Menurut Imas, selama ini gas tersebut sudah dijual jauh di atas harga eceran tertinggi. “Memang gas LPG 3 Kg ini dikhususkan untuk warga kurang mampu dengan harga Rp12.000. Meskipun faktanya pengguna gas ini juga datang dari warga berkecukupan dan dijual di pasaran di kisaran Rp20.000-Rp25.000,” ujarnya.
Dia juga memandang, penjualan melalui pangkalan resmi tersebut terkesan mendadak. Pasalnya, banyak masyarakat yang belum mendengar aturan tersebut. Imas juga mengkritisi, langkah pemerintah yang baru membuka pendaftaran bagi warga yang berniat menjadi pangkalan resmi. “Ini kan artinya terlambat, aturan pembelian di pangkalan resmi sudah diberlakukan, tetapi warga atau pedagang yang menjadi pangkalan resmi masih belum ditetapkan,” ujarnya.

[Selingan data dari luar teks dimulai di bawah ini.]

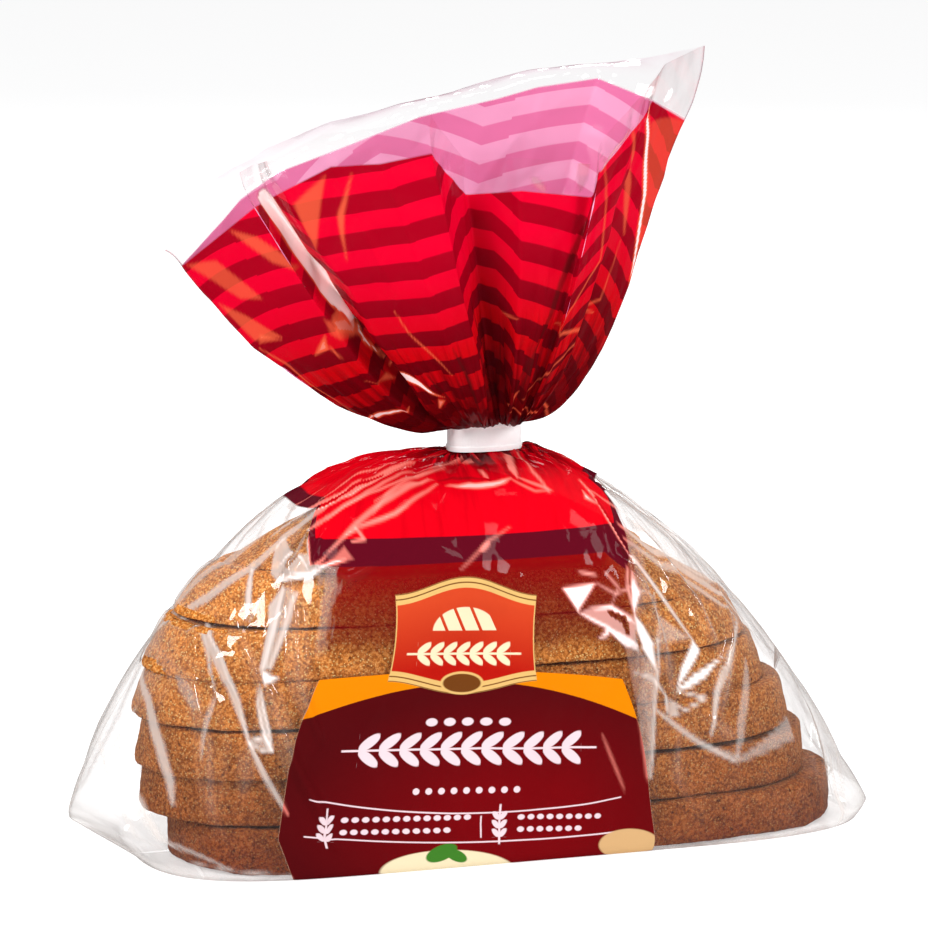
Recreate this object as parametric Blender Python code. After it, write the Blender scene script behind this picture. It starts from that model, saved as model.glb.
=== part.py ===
"""A sliced half loaf shut in a clear bread bag, in metres, with +Z up and the printed front facing -Y.

The bag is one closed body. It stands on its flat gusseted base, wraps the half loaf, is gathered into a narrow
neck, and opens above the neck into a wide pleated mouth, which is a thin funnel. The clip is a band round the neck.
The origin is on the floor, straight below the neck.
"""

import math

import bmesh
import bpy
from mathutils import Vector

MM = 0.001

AROUND = 96                      # points in each ring of the bag

# The body of the bag: how far it reaches from the neck's axis, and where its shoulders end.
SHOULDER_TOP = 106.2 * MM
REACH_LEFT = 99.0 * MM
REACH_RIGHT = 105.0 * MM
REACH_FRONT = 41.5 * MM
REACH_BACK = 45.0 * MM
# A superellipse exponent for each side's outline: high is boxy, low is close to a straight slope.
BULGE_LEFT = 2.4
BULGE_RIGHT = 1.4
BULGE_FRONT = 3.2
BULGE_BACK = 1.7
# The gusset's folded corners, which stick out at both ends: their reach, and the heights of their tip and top.
EAR_LEFT = 19.0 * MM
EAR_LEFT_TIP = 12.0 * MM
EAR_LEFT_TOP = 76.0 * MM
EAR_RIGHT = 4.0 * MM
EAR_RIGHT_TIP = 4.0 * MM
EAR_RIGHT_TOP = 16.0 * MM
FLOOR_ROUND = 2.0 * MM           # rounding between the flat base and the walls
# Plan outlines, as superellipse exponents along and across the bag: an oblong base, pointed ends at the ears'
# height, and a neck with flat faces.
PLAN_ALONG_FLOOR = 6.0
PLAN_ACROSS_FLOOR = 3.0
PLAN_ACROSS_EARS = 1.35
PLAN_NECK = 2.6
BODY_RINGS = 19

# Folds that run down the shoulders from the neck.
SHOULDER_FOLDS = 13
SHOULDER_FOLD_DEPTH = 2.0 * MM

NECK_HALF_WIDTH = 9.5 * MM
NECK_HALF_DEPTH = 4.6 * MM

CLIP_GAP = 0.3 * MM
CLIP_WALL = 0.5 * MM
CLIP_HEIGHT = 8.0 * MM
CLIP_RIDGE = 0.35 * MM           # the wires along both edges stand out this far
CLIP_RIDGE_HEIGHT = 1.2 * MM
CLIP_AROUND = 64
CLIP_BOTTOM = SHOULDER_TOP + CLIP_GAP
CLIP_TOP = CLIP_BOTTOM + CLIP_HEIGHT

MOUTH_START = CLIP_TOP + CLIP_GAP
MOUTH_RINGS = 13                 # up to the print's end
FUNNEL_RINGS = 9                 # the hollow's, down from the print's end
MOUTH_WALL = 1.3 * MM            # much thicker than the real film, so that the solid can be built
PRINT_ENDS = 0.87                # share of the way to the rim where the film's clear margin begins
# The open mouth: lines of film from the neck to the rim, in millimetres. Each has two points that pull its curve, the
# point where the print ends, and the rim. They run from the left corner along the front to the right corner.
FRONT_LINES = (
    ((-38, 0, 113), (-62, 3, 131), (-83.0, 4, 160.6), (-87.9, 4, 164.9)),
    ((-34, -9, 113.5), (-58, -12, 140), (-74.3, -8, 171.0), (-80, -9, 178)),
    ((-28, -17, 115), (-50, -27, 145), (-68.8, -18, 178.6), (-73, -19, 188)),
    ((-20, -17, 117), (-45, -23, 150), (-63.2, -15, 180.0), (-67, -16, 189)),
    ((-20, -21, 117), (-42, -33, 150), (-62.8, -24, 183.2), (-67, -26, 192)),
    ((-15, -24, 118), (-34, -42, 150), (-52.6, -35, 190.9), (-55, -37, 200)),
    ((-10, -26, 118), (-26, -45, 150), (-41.1, -42, 192.2), (-43, -44, 202)),
    ((-6, -26, 118), (-18, -45, 152), (-28.4, -45, 194.7), (-29, -46, 205)),
    ((-3, -20, 119), (-9, -33, 150), (-14.5, -33, 182.0), (-15, -34, 191)),
    ((0, -24, 117), (-1, -38, 148), (-1.4, -37, 182.7), (-1, -39, 192)),
    ((5, -20, 118), (8, -32, 146), (16.0, -31, 179.0), (17, -32, 188)),
    ((9, -24, 117), (17, -36, 150), (23.5, -36, 187.0), (25, -37, 196)),
    ((14, -24, 116), (23, -30, 152), (33.4, -26, 196.3), (36, -27, 206)),
    ((22, -14, 115), (30, -16, 154), (43.3, -12, 202.0), (47, -12, 212)),
    ((44, 0, 113), (40, 2, 150), (58.7, 4, 194.1), (64.4, 6, 214.3)),
)
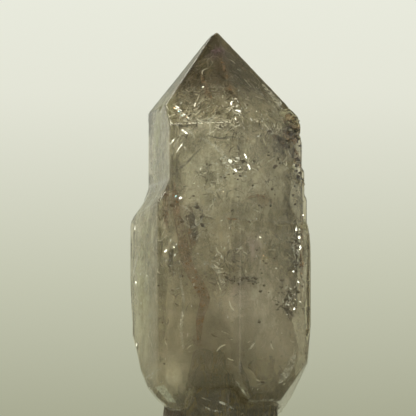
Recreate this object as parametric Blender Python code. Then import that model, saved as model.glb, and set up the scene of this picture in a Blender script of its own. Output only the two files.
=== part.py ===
"""A smoky amethyst sceptre: a six-sided quartz point that has overgrown the top of a narrower stem.

The crystal grew as one piece, so it is one solid. Each growth sector is a block that is trimmed by one
plane for each crystal face, as quartz is bounded by its own faces, and the sectors are then joined.
Azimuths are in degrees round the upright c axis: 0 faces the front (-Y) and 90 the right (+X). A tilt is
how far a face looks up, so a prism face has 0 and a face that overhangs has less than 0.
"""

import math
import random

import bmesh
import bpy
from mathutils import Matrix, Vector
from mathutils.bvhtree import BVHTree

MM = 0.001

# The heights that set the crystal's size, above the flat cut at the foot of the stem
TIP_HEIGHT = 92.6 * MM
SHOULDER_HEIGHT = 54.1 * MM
SKIRT_HEIGHT = 22.0 * MM
HEAD_FOOT_HEIGHT = 20.5 * MM
RIGHT_FOOT_HEIGHT = 17.9 * MM
LEFT_FOOT_HEIGHT = 16.5 * MM
FOOT_HEIGHT = 0.0

# The six prism faces of the head: azimuth, then distance from the c axis
FRONT_LEFT, FRONT_RIGHT, RIGHT, BACK, BACK_LEFT, LEFT = -16, 44, 104, 164, -136, -76
HEAD_RADII = {
    FRONT_LEFT: 16.2 * MM,
    FRONT_RIGHT: 16.2 * MM,
    RIGHT: 15.2 * MM,
    BACK: 15.4 * MM,
    BACK_LEFT: 12.3 * MM,
    LEFT: 12.1 * MM,
}

# Quartz ends in rhombohedral faces that stand 38 degrees off the c axis. These two values carry the
# small growth distortion that makes the left slope of the tip steeper than the right one.
RHOMB_TILT = 38.2
STEEP_TILT = 36.4
FLAT_TILT = 40.0
TIP_TILTS = {
    FRONT_LEFT: RHOMB_TILT,
    FRONT_RIGHT: RHOMB_TILT,
    RIGHT: FLAT_TILT,
    BACK: RHOMB_TILT,
    BACK_LEFT: STEEP_TILT,
    LEFT: STEEP_TILT,
}
SECTOR_INSET = 0.35 * MM

# The left lobe: where its two outer faces stand
LOBE_LEFT, LOBE_BACK_LEFT = -70, -130
LOBE_RADIUS = 15.2 * MM

# The stem: azimuth, distance from the c axis at the skirt, and the lean of that face
STEM_FACES = {
    FRONT_LEFT: (13.0 * MM, 1.0),
    FRONT_RIGHT: (12.0 * MM, 0.5),
    RIGHT: (10.8 * MM, 0.5),
    BACK: (11.8 * MM, 1.5),
    BACK_LEFT: (9.1 * MM, 6.0),
    LEFT: (8.6 * MM, 6.5),
}
STEM_TOP_HEIGHT = 40.0 * MM

# Outlines of the tapering lower ends of the head in millimetres, as distance from the c axis and height
LEFT_TAPER = [(17.0, 41.2), (16.6, 34.6), (15.6, 27.8), (14.8, 24.0), (13.5, 20.7), (11.6, 18.4), (10.2, 17.3)]
RIGHT_TAPER = [(18.8, 28.6), (18.5, 25.5), (16.9, 22.9), (15.3, 20.4), (13.8, 18.1), (12.3, 15.9)]
LEFT_TAPER_AZIMUTH, RIGHT_TAPER_AZIMUTH = -88, 84

# How far a natural face is out of true: its shift, and its lean as a slope
FACE_SHIFT = 0.03 * MM
FACE_LEAN = 0.0012

# Worn edges: how sharp and how long an edge is that a chip breaks out of, and how many chips there are
WORN_ANGLE = math.radians(25)
WORN_LENGTH = 2.5 * MM
EDGE_CHIPS = 30

# A gap smaller than this between two corners of the joined crystal is closed
WELD_GAP = 0.03 * MM

BLOCK = 0.4
SEED = 11


def outward(azimuth):
    turn = math.radians(azimuth)
    return Vector((math.sin(turn), -math.cos(turn), 0.0))


def face(azimuth, distance, height=0.0, tilt=0.0):
    """A crystal face, as a point on its plane and its outward normal."""
    lean = math.radians(tilt)
    point = outward(azimuth) * distance + Vector((0.0, 0.0, height))
    return point, outward(azimuth) * math.cos(lean) + Vector((0.0, 0.0, math.sin(lean)))


def foot_face(height):
    """The blunt lower end of a sector."""
    return face(0, 0.0, height, -90)


def tip_faces(inset=0.0):
    """The six faces of the tip, lowered by inset for the sectors that stay under it."""
    return [face(azimuth, 0.0, TIP_HEIGHT - inset, tilt) for azimuth, tilt in TIP_TILTS.items()]


def taper_faces(azimuth, outline, inset=0.0):
    """One face for each straight run of an outline of (distance, height) pairs in millimetres."""
    faces = []
    for (near_r, near_z), (far_r, far_z) in zip(outline, outline[1:]):
        lean = math.degrees(math.atan2(near_r - far_r, near_z - far_z))
        faces.append(face(azimuth, near_r * MM - inset, near_z * MM, -lean))
    return faces


def left_taper(inset=0.0):
    return taper_faces(LEFT_TAPER_AZIMUTH, LEFT_TAPER, inset)


def right_taper(inset=0.0):
    return taper_faces(RIGHT_TAPER_AZIMUTH, RIGHT_TAPER, inset)


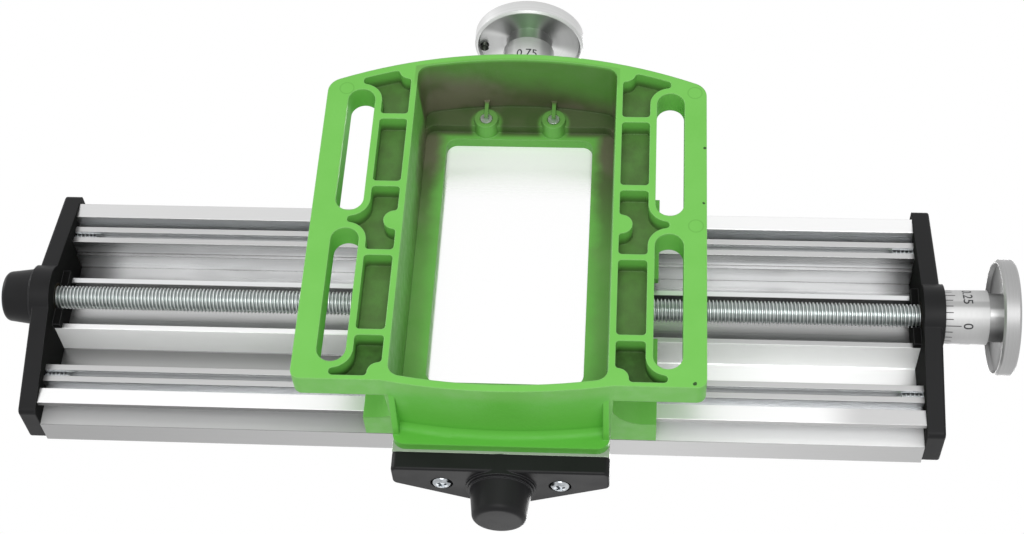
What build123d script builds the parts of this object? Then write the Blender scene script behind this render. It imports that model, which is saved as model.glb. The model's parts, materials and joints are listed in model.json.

Imas menegaskan aturan pembelian elpiji melalui pangkalan resmi tidak boleh merugikan masyarakat. Selama ini pembelian LPG hingga tingkat pengecer banyak membantu masyarakat di mana mereka bisa 24 jam memenuhi kebutuhan masyarakat.
Sebelumnya, Menteri Sekretaris Negara (Mensesneg) Prasetyo Hadi menjelaskan alasan di balik kebijakan larangan tidak ada lagi pengecer tabung gas LPG 3 Kg. Prasetyo menyebut, kebijakan itu untuk merapikan penerima subsidi elpiji 3 Kg. “Pertama adalah semua memang harus kita rapikan ya. LPG 3 Kg ini kan adalah, ada subsidi di situ dari pemerintah,” ujarnya di Kompleks DPR Senayan, Minggu (2/2).
Pemerintah, menurut dia, berharap penerima LPG 3 Kg hanya pihak-pihak yang berhak. Dia juga membantah larangan pengecer LPG 3 Kg hanya untuk mempersulit masyarakat. Sehingga kita berharap yang namanya subsidi ya, kita pinginnya diterima oleh yang berat kan kira-kira begitu. Jadi bukan untuk mempersulit, tidak,” ujarnya. “Kita cuma mau merapikan semuanya. Supaya subsidi itu jauh lebih tepat sasaran,” ujarnya.
Selain itu, Prasetyo mengklaim saat ini belum ada perubahan harga tabung gas LPG 3 Kg dan memastikan subsidi LPG 3 Kg tetap terus berjalan. “Kalau harganya kan belum ada perubahan apa-apa. Ya itu kan karena ini ya, karena mekanisme pasaran, jadi kalau masalah kenaikan, tapi kalau dari sisi pemerintah kan harga itu belum ada perubahan. Kebijakan terhadap LPG pasti jalan terus,” ujarnya.